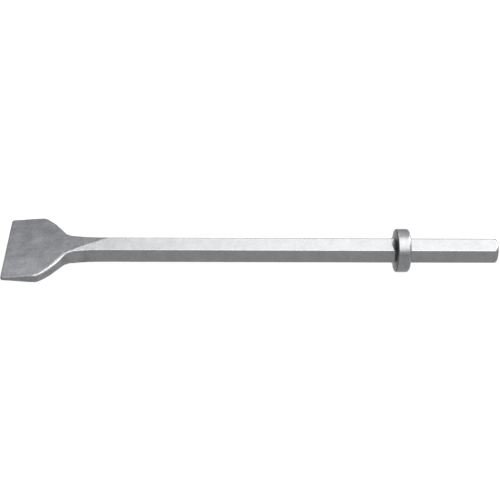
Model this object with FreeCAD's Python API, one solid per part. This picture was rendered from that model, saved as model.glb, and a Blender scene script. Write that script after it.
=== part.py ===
"""Wide demolition chisel: one steel forging, drawn from hexagon bar.

Row frame, millimetres. The tool's axis is X. The origin is on that axis, in the collar's seat,
the face that stops against the hammer's nose. The shank points along +X and the cutting edge
lies at -X. The blade's width runs along Y and its broad faces look up and down, along Z.
The bar's hexagon has two upright flats, facing -Y and +Y, which run on into the blade's sides.

The real tool is a single piece of steel. It is divided here at planes across its axis, and along
the shank's hexagon inside the collar, so that each working region is a solid with its own name.
"""

import FreeCAD
import Part
import math
import os

# ---- driving sizes, millimetres ----------------------------------------------------------------
ACROSS_FLATS = 22.0          # the rolled hexagon bar, and so the shank that the hammer holds
BAR_CORNER_RADIUS = 1.0      # rolled rounding along the bar's six corners

SHANK_LENGTH = 82.5          # collar seat to striking end
SHANK_END_RADIUS = 5.5       # rounding turned round the striking end

COLLAR_DIAMETER = 40.0
COLLAR_THICKNESS = 12.8
COLLAR_SEAT_ROUNDING = 2.5   # rim rounding on the hammer's side
COLLAR_BACK_RUN = 2.0        # length of the easing at the rim on the blade's side
COLLAR_BACK_DROP = 1.3       # how far the back face's rim lies inside the collar's radius

FLARE_LENGTH = 5.4           # upset flare between the bar and the collar's back face
FLARE_ROOT_RADIUS = 4.5      # hollow rounding where the flare leaves the bar
FLARE_ROOT_DEPTH = 0.4       # how far that rounding starts under the bar's flats

REACH = 367.5                # collar seat to cutting edge
BLADE_WIDTH = 100.0
BLADE_SIDE_LENGTH = 32.0     # the parallel sides, cutting edge to shoulder
FLANK_RUN = 23.0             # shoulder to neck, along the axis
FLANK_BULGE = 2.8            # how far each flank bows outwards from a straight line
SHOULDER_RADIUS = 8.0        # outside rounding, side to flank
NECK_RADIUS = 16.0           # inside rounding, flank to taper
NECK_TAPER_LENGTH = 22.0     # the blade's sides close in on the bar's flats over this length
NECK_TAPER_DROP = 3.2        # how far each side closes in
TAPER_END_RADIUS = 40.0      # inside rounding, taper to bar
EDGE_CORNER_RADIUS = 2.0     # the cutting edge's two corners, in plan

EDGE_THICKNESS = 1.8         # the ground edge, left blunt
BEVEL_LENGTH = 1.2           # ground bevel behind the edge
BEVEL_BACK_THICKNESS = 2.9
BEVEL_BEND_RADIUS = 0.8      # rounding where the ground bevel meets the broad face
SHOULDER_THICKNESS = 8.2
RUNOUT_LENGTH = 38.2         # where the broad faces climb from the neck to the bar's top corner
BROAD_BEND_RADIUS = 60.0     # where one slope of the broad faces runs into the next
BAR_IN_BLADE = 6.0           # how far the bar's hexagon is carried into the blade, past the neck
BLADE_EDGE_RADIUS = 1.3      # rounding between the broad faces and the sides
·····
| What is needed |
Set down, exactly as written, each line of the data from its opening line through the one containing "from hexagon bar.". Output nothing more.

| Response |
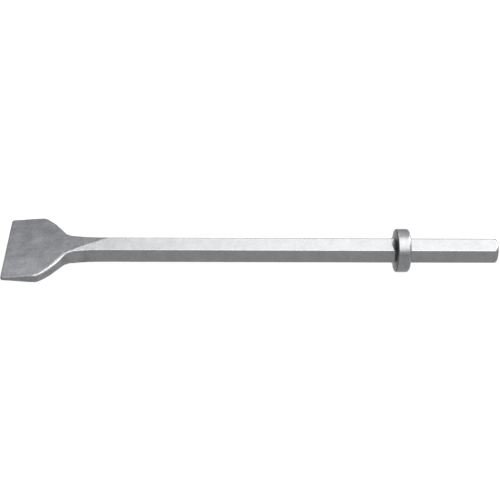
Model this object with FreeCAD's Python API, one solid per part. This picture was rendered from that model, saved as model.glb, and a Blender scene script. Write that script after it.
=== part.py ===
"""Wide demolition chisel: one steel forging, drawn from hexagon bar.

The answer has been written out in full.